The chassis was mostly box stock. The exhaust pipes needed a minor adjustment to meet the 428's exhaust manifolds, and the axles needed more extensive tweaking to match the look of the movie car. First, the rear end was raised by removing the lowering blocks and gluing the rear axle directly to the leaf springs. I then made a set of traction bars and added those to the springs. Finally, both axles needed to be narrowed to fit the new wheels and tires. These were taken from Revell's '78 Firebird and received BF Goodrich-Radial T/A decals from Scale Equipment Ltd. and Moon caps from Parts by Parks.

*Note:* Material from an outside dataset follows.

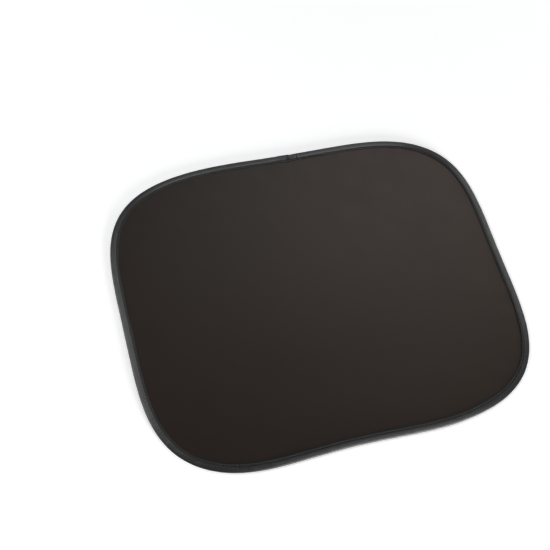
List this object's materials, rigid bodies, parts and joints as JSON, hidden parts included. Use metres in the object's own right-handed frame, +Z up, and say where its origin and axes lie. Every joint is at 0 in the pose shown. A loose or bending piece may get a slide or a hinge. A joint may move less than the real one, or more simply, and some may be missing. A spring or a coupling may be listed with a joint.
{
  "type": "car side window sunshade",
  "caption": "Flat pop-up sunshade for a car side window: dark mesh panel with a static-cling film, held open by a spring wire loop in a sewn edge binding.",
  "frame": {"origin": "centre of the shade's box in plan, on the surface that it lies on", "axes": "+Z up, away from the film side; +X along the long side, with the tape's splice on the +Y side"},
  "size_m": [0.44, 0.354, 0.0037],
  "materials": {
    "shade_mesh": "dark brown-black close knitted mesh with a soft satin sheen",
    "cling_film": "smooth glossy smoke-black static-cling film",
    "binding_tape": "black woven polyester tape, folded and sewn",
    "spring_steel": "drawn spring steel wire",
    "crimp_steel": "crimped steel sleeve"
  },
  "bodies": {
    "root": {"mesh_panel": "shade_mesh", "cling_film": "cling_film", "edge_binding": "binding_tape", "wire_frame": "spring_steel", "wire_sleeve": "crimp_steel"}
  },
  "joints": []
}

Inside, I replaced the '49 dashboard with a '50 dash from Modelhaus. This was modified further with custom gauge decals, a photoetched radio face, and a scratch built nitrous switch panel. The shift lever is a highly modified NASCAR shifter with a custom T-handle complete with finger grips. Four-point harnesses were made from craft ribbon with a combination of photoetch and scratch built hardware. The door handles were resin parts by Replicas & Miniatures of Maryland, and the power window switches are Model Car Garage photoetch pieces. Finally, the rear speakers are more photoetch, this time from Detail Master. The interior was painted all in primers to recreate a tritone gray look: Duplicolor Hot Rod Gray for the darkest, Krylon for the medium, and Napa for the lightest.
Once all of these assemblies were complete, it was time to finish the body. I painted it "Cobra Slate Grey" by ScaleFinishes, polished but not clearcoated to recreate the movie car's semigloss appearance. I was able to use the kit's taillight buckets, but the lenses came from a 1/18 scale diecast Batmobile. The sideview mirrors were another item sourced from the '69 Cougar, reshaped and painted with Molotow Liquid Chrome to look like a set of vintage Sport Bullet mirrors. Spotlights came from AMT's '40 Ford kit. Door handles were modified from a Danbury Mint '59 Cadillac. The bumpers were customized parts from AMT's '49 Mercury, finished with a set of custom "AWSOM 50" license plates with Model Car Garage frames.